Posto isto, podemos concluir pelos efeitos nefastos destas Marés Vermelhas, designadamente a nível da economia (com graves perdas nos sectores da aquacultura, pescas e turismo) e, especialmente, da saúde pública.
Ora, neste ponto, saúde e ambiente surgem de mãos dadas. O artigo 64º da Constituição consagra o direito fundamental à saúde e, no seu nº2 b), dita que tal direito é realizado pela criação de condições económicas, sociais, culturais e ambientais que garantam, designadamente, a protecção da infância, da juventude e da velhice, e pela melhoria sistemática das condições de vida (…). Por sua vez, o artigo 66º nº1 da Constituição estabelece que todos têm direito a um ambiente de vida humano, sadio e ecologicamente equilibrado e o dever de o defender. Posto isto, podemos afirmar que a saúde humana pressupõe a protecção do ambiente. Um ambiente sadio e ecologicamente equilibrado reflecte-se positivamente na saúde e bem-estar de cada um.

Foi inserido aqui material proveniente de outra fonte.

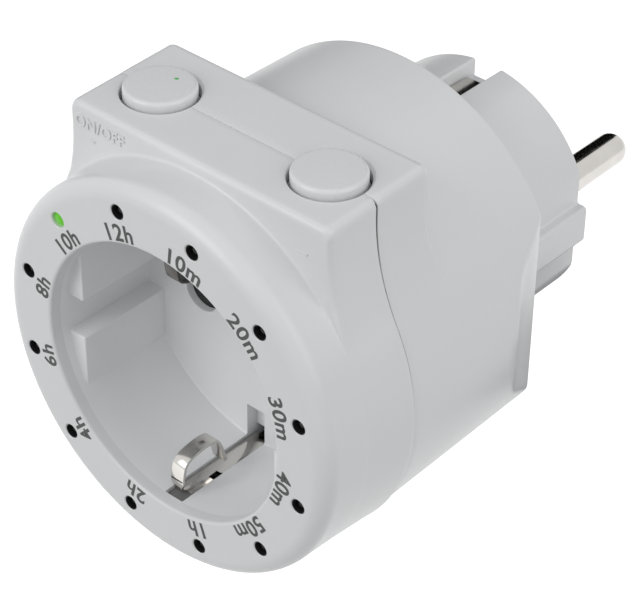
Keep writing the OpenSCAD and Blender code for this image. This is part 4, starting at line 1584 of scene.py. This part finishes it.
@dataclass
class Plug:
    """The two round pins and the earth bracket's strips."""

    pin_r: float = 2.4
    shank_r: float = 2.0
    shank_y: float = -17.6
    tip_y: float = 19.4
    pin_x: float = 9.5
    shank_end: float = -1.6
    rings: Point = (4.0, 12.0)

    def build(self) -> None:
        """Builds and dresses the pins."""
        r, dome_y = self.pin_r, self.tip_y - self.pin_r
        profile = [(0, self.shank_y), (self.shank_r, self.shank_y), (self.shank_r, self.shank_end)]
        profile += [(r, y) for y in (self.shank_end, *self.rings, dome_y)]
        profile += arc((0, dome_y), r, 9, 90, 9)
        pins = (("pin_left", "live_pin", -self.pin_x), ("pin_right", "neutral_pin", self.pin_x))
        for name, node, x in pins:
            finished(turned(profile, (x, 0, 0), steps=64), name, Body.HOUSING, NICKEL, [node])
        dressed(["earth_bracket"], NICKEL)


# Works inside


@dataclass
class Works:
    """The CAD nodes inside the housing, which keep their shapes."""

    finishes: tuple[tuple[Finish, tuple[str, ...]], ...] = (
        (DARK, ("light_shield_ring", "fuse", "rectifier")),
        (BLACK, ("microcontroller", "electrolytic_capacitor", "relay")),
        (BLACK, ("switch_body_left", "switch_body_right")),
        (GREY, ("shutter", "contact_carrier", "pin_carrier")),
        (PALE, ("led_connector", "plunger_left", "plunger_right", "ribbon_cable")),
        (YELLOW, ("film_capacitor",)),
        (BLUE, ("varistor",)),
        (BOARD, ("led_ring_board", "main_board", "button_board")),
        (BRASS, ("live_receptacle", "neutral_receptacle", "live_busbar", "neutral_busbar")),
        (STEEL, ("carrier_screws", "shutter_spring")),
        (UNLIT, ("status_led",)),
    )

    def build(self) -> None:
        """Dresses the nodes."""
        for finish, nodes in self.finishes:
            dressed(nodes, finish)


# Studio


@dataclass
class Studio:
    """The camera of the photograph, a pale floor and soft light."""

    azimuth: float = 41.14
    elevation: float = 36.92
    roll: float = 0.82
    focal_px: float = 2393.0
    offset: Place = (19.91, 9.72, 295.8)
    floor_z: float = -0.085
    sky: float = 0.56
    middle: Place = (0.0, -0.035, 0.0)
    image_width: int = 640
    sensor: float = 36.0
    clip: Point = (0.01, 20.0)
    floor_half: float = 3.0
    floor_level: float = 0.38
    floor_lift: float = 0.5
    card_level: float = 0.01

    def camera(self) -> None:
        """Places the camera as the photograph's."""
        a, e, t = (math.radians(v) for v in (self.azimuth, self.elevation, self.roll))
        back = Vector((math.sin(a) * math.cos(e), -math.cos(a) * math.cos(e), math.sin(e)))
        right = Vector((math.cos(a), math.sin(a), 0))
        up = back.cross(right)
        right, up = right * math.cos(t) + up * math.sin(t), up * math.cos(t) - right * math.sin(t)
        u, v, d = self.offset
        place = (right * u + up * v + back * d + Vector((0, FACE_Y, 0))) * MM
        data = bpy.data.cameras.new("camera")
        data.sensor_width, data.sensor_fit = self.sensor, "HORIZONTAL"
        data.lens = self.focal_px / self.image_width * self.sensor
        data.clip_start, data.clip_end = self.clip
        made = bpy.data.objects.new("camera", data)
        made.matrix_world = Matrix.Translation(place) @ Matrix((right, up, back)).transposed().to_4x4()
        bpy.context.scene.collection.objects.link(made)
        bpy.context.scene.camera = made

    def world(self) -> None:
        """Lights from all round, paler above, with a white background for camera, glossy and clear rays."""
        world = bpy.data.worlds.new("studio")
        bpy.context.scene.world = world
        tree = ShaderTree(world)
        soft, plain = (
            tree.node("ShaderNodeBackground", {}, {"Color": rgb(1.0), "Strength": level}).outputs[0]
            for level in (self.sky, 1.0)
        )
        mixed = tree.node("ShaderNodeMixShader", {}, {0: tree.sees_white(), 1: soft, 2: plain})
        tree.output(mixed, "ShaderNodeOutputWorld")

    def floor(self) -> None:
        """A pale floor that the camera sees as white, less the object's shadow."""
        bm = bmesh.new()
        bmesh.ops.create_grid(bm, x_segments=1, y_segments=1, size=self.floor_half)
        bmesh.ops.translate(bm, vec=(0, 0, self.floor_z), verts=bm.verts)
        made = placed(bm, "floor")
        material = bpy.data.materials.new("pale_floor")
        tree = ShaderTree(material)
        lift = tree.node("ShaderNodeEmission", {}, {"Color": rgb(1.0), "Strength": self.floor_lift})
        white = tree.node("ShaderNodeAddShader", {}, {0: tree.diffuse(1.0).outputs[0], 1: lift.outputs[0]})
        matt = tree.diffuse(self.floor_level)
        tree.output(tree.node(
            "ShaderNodeMixShader", {}, {0: tree.sees_white(), 1: matt.outputs[0], 2: white.outputs[0]}
        ))
        made.data.materials.append(material)

    def turned_to(self, made: bpy.types.Object, direction: Place, distance: float) -> None:
        """Places an object in a direction from the switch and turns its -Z to the switch."""
        away = Vector(direction).normalized()
        place = Vector(self.middle) + away * distance
        made.matrix_world = Matrix.Translation(place) @ away.to_track_quat("Z", "Y").to_matrix().to_4x4()

    def lamp(self, name: str, direction: Place, distance: float, size: float, level: float) -> None:
        """Adds a square soft lamp.

        Args:
            name: the lamp's name.
            direction: where it is, seen from the switch.
            distance: how far away it is, in metres.
            size: the length of its side, in metres.
            level: the brightness of a white surface that faces it.
        """
        data = bpy.data.lights.new(name, "AREA")
        data.shape, data.size = "SQUARE", size
        data.energy = level * math.pi ** 2 * distance ** 2
        made = bpy.data.objects.new(name, data)
        bpy.context.scene.collection.objects.link(made)
        self.turned_to(made, direction, distance)

    def card(self, name: str, direction: Place, distance: float, width: float, height: float) -> None:
        """Adds a black card that only mirror-like surfaces see.

        Args:
            name: the card's name.
            direction: where it is, seen from the switch.
            distance: how far away it is, in metres.
            width: its width, in metres.
            height: its height, in metres.
        """
        bm = bmesh.new()
        bmesh.ops.create_grid(bm, x_segments=1, y_segments=1, size=0.5)
        bmesh.ops.scale(bm, vec=(width, height, 1), verts=bm.verts)
        made = placed(bm, name)
        material = bpy.data.materials.new(name)
        tree = ShaderTree(material)
        tree.output(tree.diffuse(self.card_level))
        made.data.materials.append(material)
        made.visible_camera = made.visible_diffuse = made.visible_shadow = made.visible_transmission = False
        self.turned_to(made, direction, distance)

    def build(self) -> None:
        """Sets up the studio."""
        self.camera()
        self.world()
        self.floor()
        self.lamp("front_lamp", (-0.3, -0.8, 0.5), 0.8, 0.5, 0.33)
        self.lamp("side_lamp", (0.85, 0.15, 0.5), 0.8, 0.6, 0.24)
        self.card("upper_card", (-0.65, 0.6, 0.42), 0.5, 0.62, 0.62)
        self.card("lower_card", (0.1, 0.75, -0.65), 0.115, 0.1, 0.035)
        bpy.context.scene.view_settings.view_transform = "Standard"


def main() -> None:
    """Builds every sub-assembly in order and reports each piece."""
    logging.basicConfig(level=logging.INFO, format="%(name)s %(message)s")
    Studio().build()
    Housing().build()
    Lettering().build()
    Button("left_cap", "on_off_button", Body.ON_OFF, -BUTTONS.pitch_half, True).build()
    Button("right_cap", "timer_button", Body.TIMER, BUTTONS.pitch_half, False).build()
    Socket().build()
    # The upper clip's nickel is painted dark as shade and dark reflection
    EarthClip("upper_clip", "earth_clip_upper", Body.UPPER_CLIP, 1, NICKEL_PAINTED_SHADE).build()
    EarthClip("lower_clip", "earth_clip_lower", Body.LOWER_CLIP, -1).build()
    Lights().build()
    Plug().build()
    Works().build()


if __name__ == "__main__":
    main()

De facto, os danos ambientais geralmente repercutem-se negativamente nas próprias condições de vida e de saúde do Homem. O fenómeno das Marés Vermelhas reflecte isso mesmo. Apesar das causas naturais apontadas, é evidente o peso da mão humana neste fenómeno da natureza. A poluição em geral, a libertação de resíduos agrícolas junto das águas costeiras e o aquecimento global lesam o meio ambiente, mas não só. Concomitante aos fenómenos da eutrofização e da morte de ecossistemas, encontramos o potencial consumo de alimentos contaminados, a contração de intoxicações alimentares e envenenamentos, com efeitos nocivos para a saúde humana.
Assim sendo, sou da opinião de que os princípios ambientais consagrados na Constituição, em especial os da Prevenção e Precaução, jogam aqui em favor da preservação do ambiente mas não só. Em última instância, encontramos sempre a dignidade da pessoa humana. Seguindo a posição do Professor Vasco Pereira da Silva, sou a favor de um antropocentrismo ecológico. O ambiente deve ser tutelado enquanto bem jurídico, sendo esta tutela condição necessária à concretização da dignidade da pessoa humana, nas suas variadas projecções. Uma dessas projecções é, seguramente, o direito à saúde de cada um.